Lianziku Hutong (The Curtain Storehouse Hutong)
Many are puzzled when first hearing the name of the Hutong ‘Curtain Storehouse Hutong’ and wonder whether it was built only for the purpose of storing curtains! However, it takes its name from an old custom of Empress Cixi. During the Qing Dynasty (1644 – 1911), when summer came, every room in the Palace was hung with bamboo curtains to prevent sunstroke and flies. During Cixi’s rule, she thirsted for attending state affairs but at that time it was improper for a woman to sit in the golden throne. Cixi decided to hold court from behind a curtain on the grounds that Emperor Tong Zhi was too young to handle state affairs. The curtains she used were kept in a special place when they were worn out instead of being sold to the ordinary people. Therefore, the Hutong where these curtains were stored is called Lianziku Hutong (The Curtain Storehouse Hutong).
Yan Song and Hutong
Yan Song was a notoriously treacherous court official from the Ming Dynasty (1368 – 1644). Legend has it that he was reduced to begging on the street with a silver bowl when he lost power in court. Of course, this once proud official felt very ashamed to have to ask for food from the very people he used to oppress. He was strolling dispiritedly around the Hutongs when one day a heap of sweet potato skin was thrown out from a door near him. Making sure that no one was around; he immediately stuffed some pieces into mouth. Unfortunately for him, an office runner passed by and recognized him at once. Yan Song was scared and slipped away quickly. Thus the Hutong earned its name: “Slipping Away Hutong”.
From then on, Yan Song dared not venture onto the street to beg. Contemplative monks were generally kind-hearted and he took to begging in temples. The old monk recognized Yan Song and gave him a bowl of rice. Yan Song swallowed the rice by nodding thanks to him. At this moment, the monk asked him, “Do you know where it is from?” “No” Yan Song shook his head innocently. “It is just the rice you once wasted!” The monk scolded sharply to him and drove him out of the temple. From then on, Yan Song couldn’t even beg in the temples. He went back to the Hutongs and begged from door to door. No one offered him food as they all remembered too well the wrongs he had done them. He could not keep up efforts and fell to the ground one day. The silver bowl was pitched out far away, and so the hutong got its name “Sliver Bowl Hutong”.
Beijing Famous Hutongs
The Skewed Tobacco Pouch Street
Among the countless Beijing Hutongs, there are some historically famous hutongs worth your visit.
The skewed tobacco pouch street is one of the most famous hutongs in Beijing. It measures 254 yards long connecting Di’anmen Street at the east end and the junction of Xiaoshibei Hutong and Ya’er Hutong at the west end.

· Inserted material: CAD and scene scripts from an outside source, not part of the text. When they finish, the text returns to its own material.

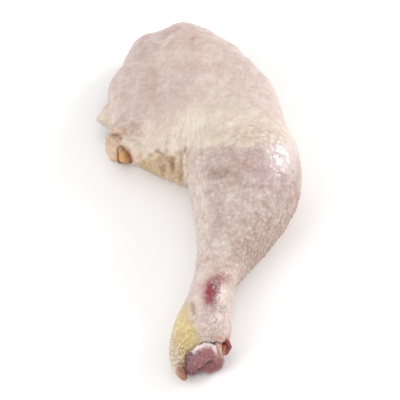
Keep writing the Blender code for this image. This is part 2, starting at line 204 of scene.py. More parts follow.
class SkinColours(bpy.types.PropertyGroup):
    thigh: colour_property("Thigh", "Greyish pink of the thigh's skin", srgb(220, 204, 197))
    cream: colour_property("Cream fat", "Cream skin over the thigh's fat", srgb(235, 226, 210))
    drumstick: colour_property("Drumstick", "Greyish mauve of the drumstick", srgb(222, 210, 205))
    purple: colour_property("Deep mauve", "Muscle showing through", srgb(201, 180, 175))
    lavender: colour_property("Lavender", "Bluish pink of thin skin", srgb(212, 193, 194))
    smudge: colour_property("Smudge", "Dark mauve smudges", srgb(170, 142, 137))
    pale: colour_property("Pale side", "Pale skin of the shin side", srgb(231, 223, 216))
    tan: colour_property("Calf side", "Tan pink of the lower calf", srgb(220, 202, 192))
    ankle: colour_property("Ankle", "Pale grey pink above the hock", srgb(233, 219, 213))
    flushed_pale: colour_property("Ankle edge", "Pale pink by the hock", srgb(242, 224, 217))
    yellow: colour_property("Shank yellow", "Scaly yellow shank skin", srgb(240, 224, 169))
    lime: colour_property("Bright yellow", "Brightest shank skin", srgb(232, 222, 152))
    orange: colour_property("Orange yellow", "Warm spots in the yellow", srgb(238, 208, 168))
    bruise: colour_property("Bruise", "Core of the bruise", srgb(162, 16, 42))
    clot: colour_property("Clot", "Darkest middle of the bruise", srgb(118, 30, 54))
    halo: colour_property("Bruise edge", "Pink round the bruise", srgb(179, 121, 123))
    wall: colour_property("Thigh wall", "Olive cream under the thigh", srgb(226, 207, 175))
    # A brown smudge colour that also serves as painted shade, below the wall's shoulder and along
    # a pleat.
    wall_dark: colour_property("Wall smudge", "Brown smudge on the wall", srgb(172, 146, 126))
    olive: colour_property("Olive", "Olive yellow fat on the wall", srgb(190, 172, 118))
    flap: colour_property("Folded corner", "Peach skin of the fold", srgb(227, 197, 167))
    # Brown skin inside the fold's pocket, partly painted shade of the recess.
    hollow: colour_property("Hollow", "Brown inside the fold", srgb(176, 132, 90))
    rim: colour_property("Free edge", "Thin skin at the hip", srgb(214, 191, 172))
    under: colour_property("Underside", "Skin that it lies on", srgb(222, 203, 188))
    cut: colour_property("Cut end", "Flesh at the end of the thick skin", srgb(186, 122, 118))
    # Reddish tan of the calf's edge, also laid on broadly as painted shade down the calf's right
    # flank.
    calf_edge: colour_property("Calf edge", "Reddish tan edge of the calf", srgb(184, 140, 126))
    # Brown that also serves as painted shade: in creases and folds, under the pleats' ends, along
    # the skin's edge by the knuckle and along the flap's hem on the floor.
    stain: colour_property("Stained edge", "Brown of the stained edges", srgb(164, 128, 100))
    rind: colour_property("Rind", "Orange brown cut edge of the skin", srgb(178, 122, 98))
    lip: colour_property("Cut lip", "Pale lip of the skin at the hock", srgb(236, 190, 172))
    flush: colour_property("Flush", "Small pink blotches", srgb(203, 152, 144))


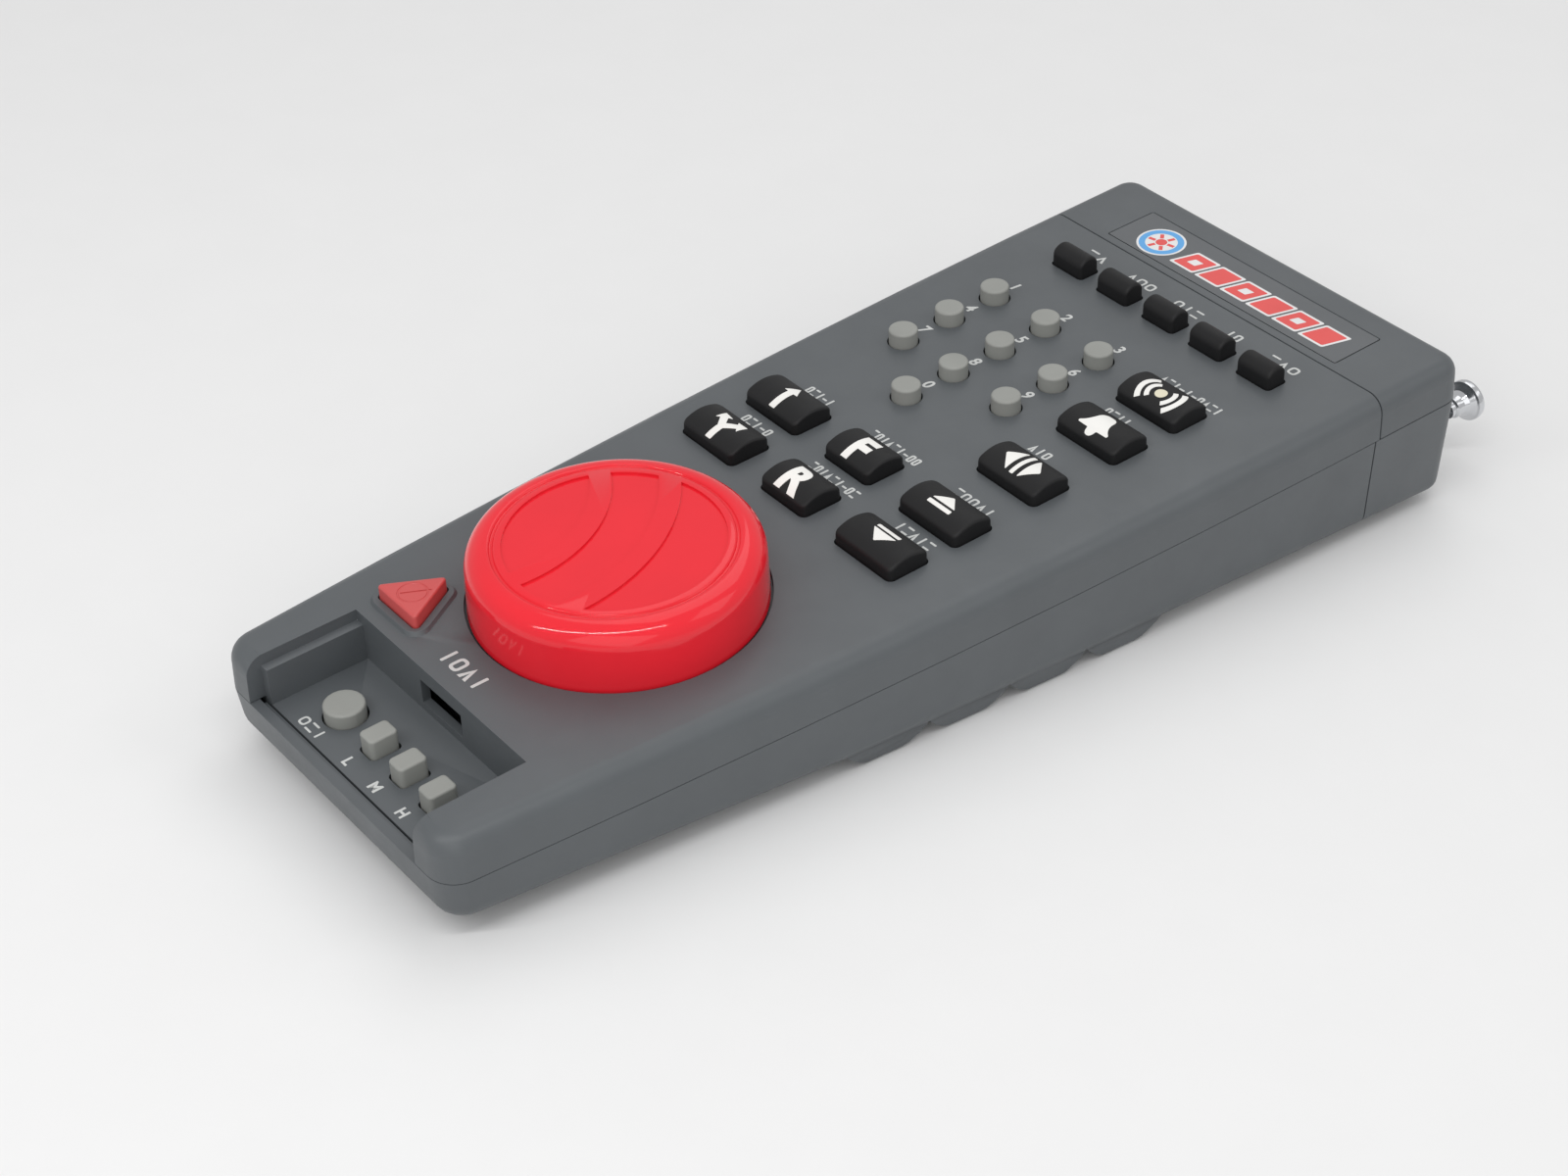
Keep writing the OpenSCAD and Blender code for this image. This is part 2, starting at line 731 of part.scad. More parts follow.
top_shell();
bottom_shell();
end_cap();
name_plate();
throttle_knob();
encoder_shaft();
encoder_body();
encoder_nut();
keypad_mat();
main_board();
board_chips();
recess_contacts();
antenna_sleeve();
antenna_clip();
for (i = [1:3]) antenna_stage(i);
antenna_rod();
antenna_tip();
battery_door();
battery_cells();
contact_springs();
contact_plates();
case_screws();
board_screws();
battery_leads();
halt_key();
set_key();
for (i = [0:2]) rate_key(i);
for (n = [0:9]) number_key(n);
for (i = [0:4]) mode_key(i);
for (k = LARGE_KEYS) large_key(k);
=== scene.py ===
import json
from math import acos, atan2, cos, degrees, pi, radians, sin

import bmesh
import bpy
from mathutils import Matrix, Vector

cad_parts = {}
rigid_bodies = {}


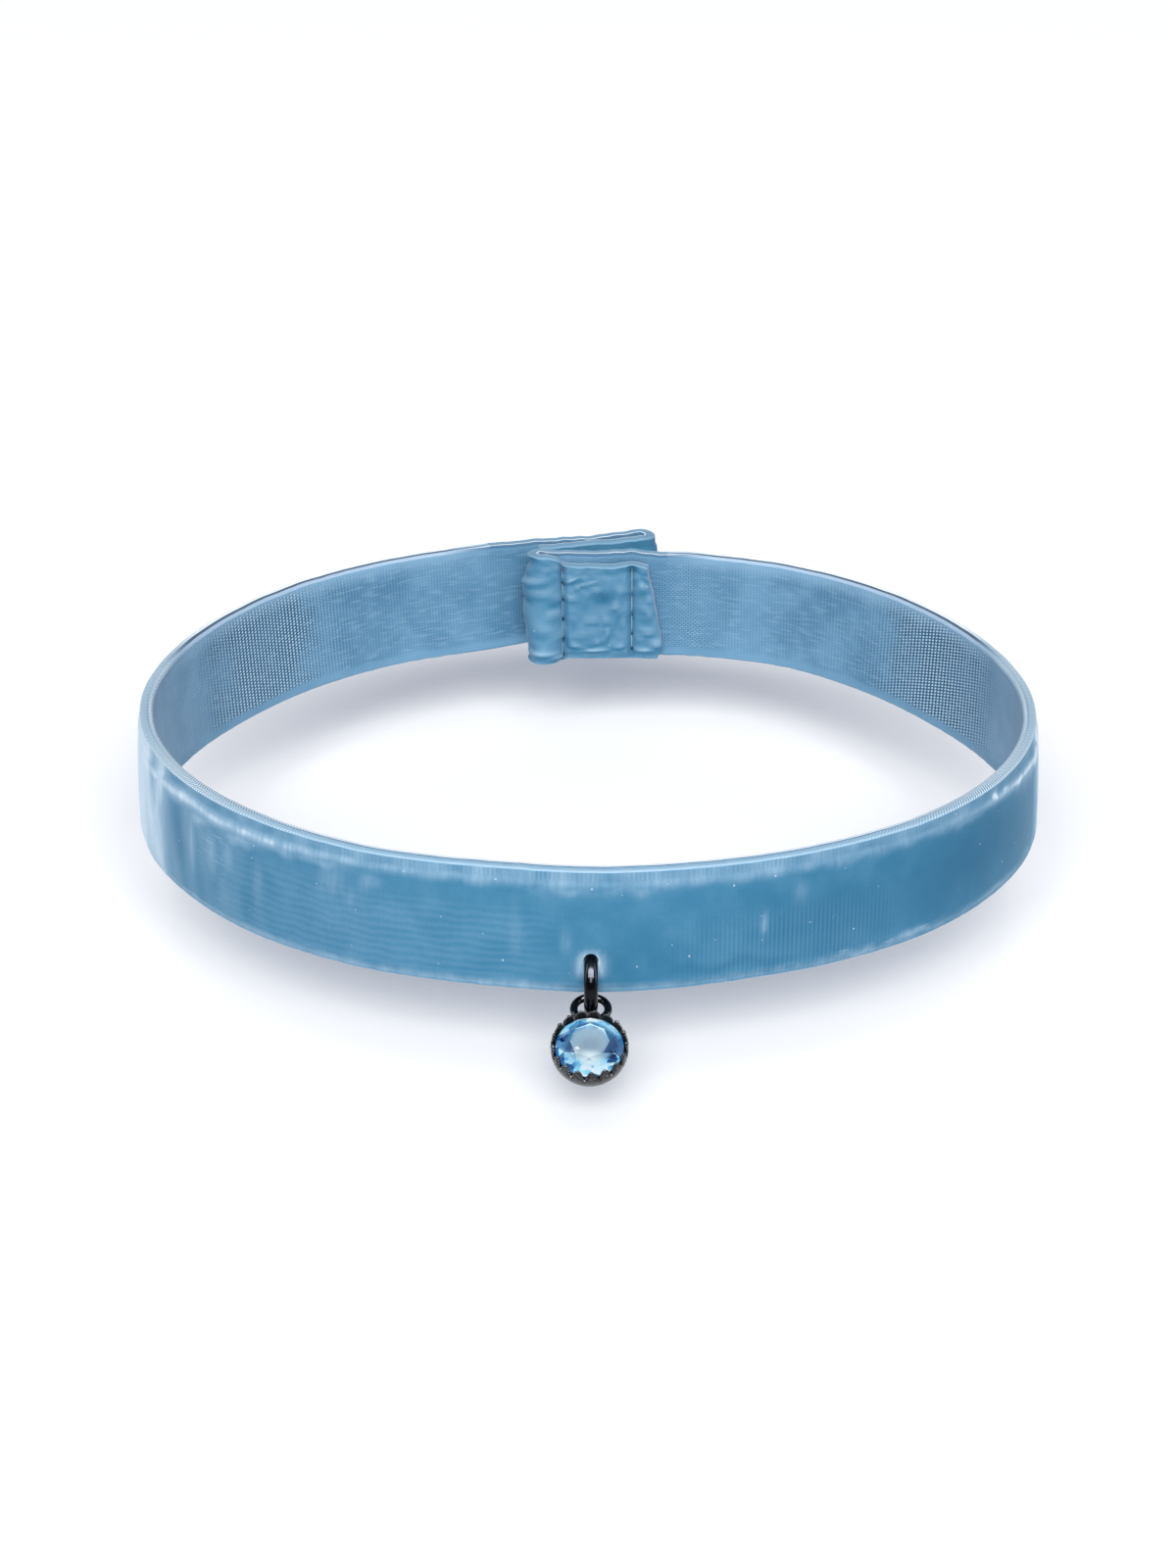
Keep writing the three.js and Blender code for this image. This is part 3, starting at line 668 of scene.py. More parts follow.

Like a tobacco pouch, the street goes from north-east to south-west, which gives its name – the Skewed Tobacco Pouch Street.
Originally in Qing Dynasty (1644 – 1911), this street was called the Skewed Drum Tower Street. At that time, local residents were addicted smoking opium. The increasing demand of pipes encouraged the opening of many pipe shops on the street. The shops had similar symbols – a wooden smoke pipe with a black pipe stem and a golden pipe bowl. Customers are often impressed by the vivid symbols standing in front of these pipe shops. The street became famous for its pipe business, and people began to know it as “the Skewed Tobacco Pouch Street”, which was passed down to today.
Today, many different kinds of bars, tea houses, coffee rooms and souvenir shops have mushroomed on the street. At night, the street is ablaze with lights, giving a homely atmosphere as you stroll around.
Beijing Liulichang Culture Street (Beijing Colored Glaze Factory Street)
Located outside the Heping Gate in Xuanwu District, Beijing, Liulichang Culture Street has a long history. Early in Liao Dynasty (916 – 1125), it was a village called “Haiwang”. The street’s name literally translated as “Beijing Colored Glaze Factory Street”, which indicated its historical role. In Yuan (1271 – 1368) and Ming (1368 – 1644) Dynasties, a colored glaze factory was set up here. In the early Qing Dynasty (1644 – 1911), antique dealers transacted their business on the street which turned it into an antique market. The factory has now gone but its name remains
Since liberation, great changes have taken place in this old street. In 1980, the street was rebuilt to house 54 of China’s time-honored brands. For example, Rongbao Zhai, a treasure house of precious calligraphy and paintings. The China Book Store, where visitors can buy duplicates of Chinese ancient books. Bao Gu Zhai attracts many people for its innumerable famous artists’ works and beautiful embroidery.
Being endowed with so many Chinese ancient treasures, Beijing Liulichang Culture Street really deserves a visit to experience the Hutong culture in Beijing.
Zhuanta Hutong (Brick Tower Hutong)
Located near South Xisi Street, Zhuanta Hutong is named after the Brick Tower which was built inside to commemorate the great Buddhism master – Wan Song in Jin Dynasty (1115 – 1234). The tower has seven layers and is made of blue-grey bricks.
The name of the hutong has been passed down to today, and has a history of more than 700 years. During Yuan (1271 – 1368), Ming (1368 – 1644) and Qing (1644 – 1911) Dynasties, this hutong was the center for dramatic performance. In 1900, when the allied forces of eight powers invaded Beijing, the theatrical troupes were scattered and Zhuanta Hutong became a residential living area. The hutong has been home to two famous figures of Chinese history. One is Lu Xun, a great writer, thinker and revolutionary. He worked on some of his meaningful novels here in this plain hutong such as “the Blessing”, “Happy Family” and “the Soap”. The other famous resident was Liu Shaoqi, who was a great proletarian revolutionary.
Today Zhuanta Hutong is under good protection and preserves its historical features.